To All the Boys I’ve Loved Before
by Jenny Han
The first book in one of my favorite young adult series also happens to qualify as novels about food! Lara Jean prefers to write letters to her boy crushes rather than actually share her feelings.
Her worst nightmare comes true when the five letters she’s written over the years are delivered. Since her older sister, Margot, is at college and her younger sister Kitty, needs to be mothered, she’s on her own dealing with the fallout.
She ends up teaming up with Peter to create a fake relationship that will help out them both. Naturally, real, confusing feelings start to develop so she must step away from her romance books and face a real potential relationship.
Lara Jean is such a sweet, authentic protagonist. I love her baking to release stress habit and her relationship with her sisters and Dad.
by Sarah Ockler
Get ready for another YA book featuring cupcakes!
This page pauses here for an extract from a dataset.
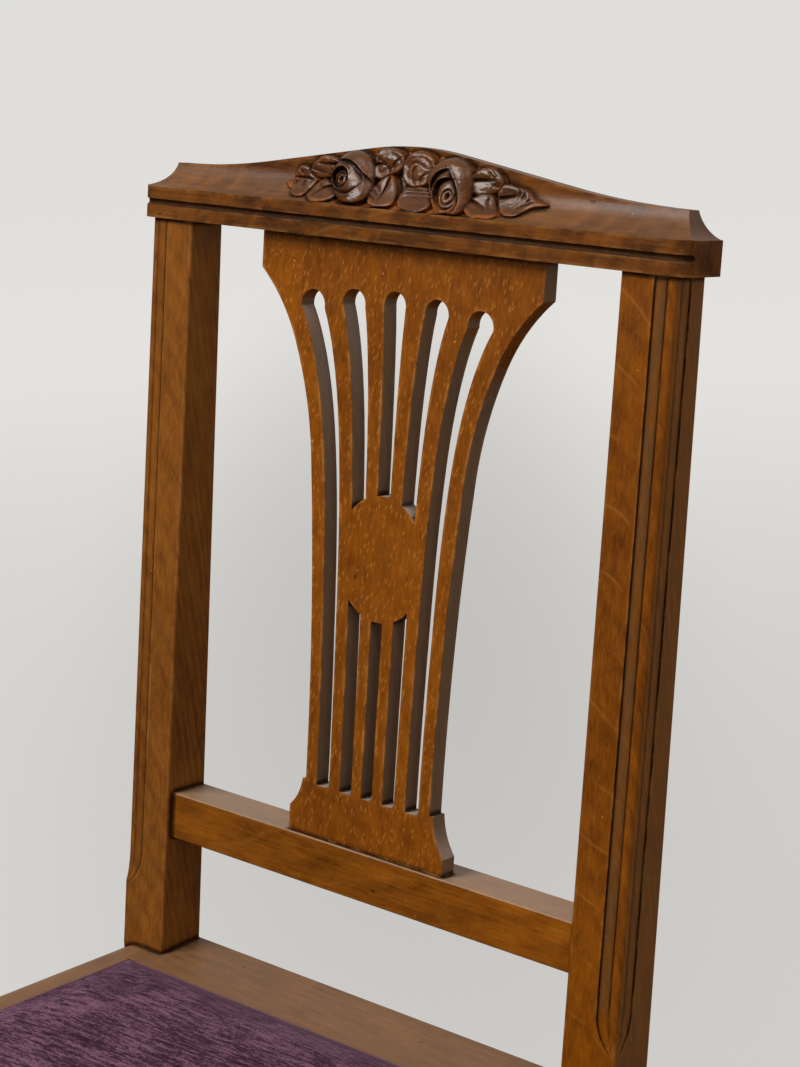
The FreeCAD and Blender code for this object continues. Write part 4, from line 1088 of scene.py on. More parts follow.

Hudson had her life planned out, until a betrayal forced her to rethink everything and take refuge baking cupcakes at her mom’s diner.
Just as she’s about to get back to her dreams, a cute boy enters her life and she’s left once again grappling with taking a chance on love.
What Happened to Goodbye
by Sarah Dessen
You’re pretty much guaranteed to find a book by Sarah Dessen on any YA book list. Luckily, I found one that fits into the novels about food category!
McClean’s dad is a restaurant consultant. After her parent’s relationship implodes, she hits the road with him on a series of restaurant overhauls. In each new city and town, she creates a new identity.
Do you have any favorite novels about food? What fiction books about food would you add to this list?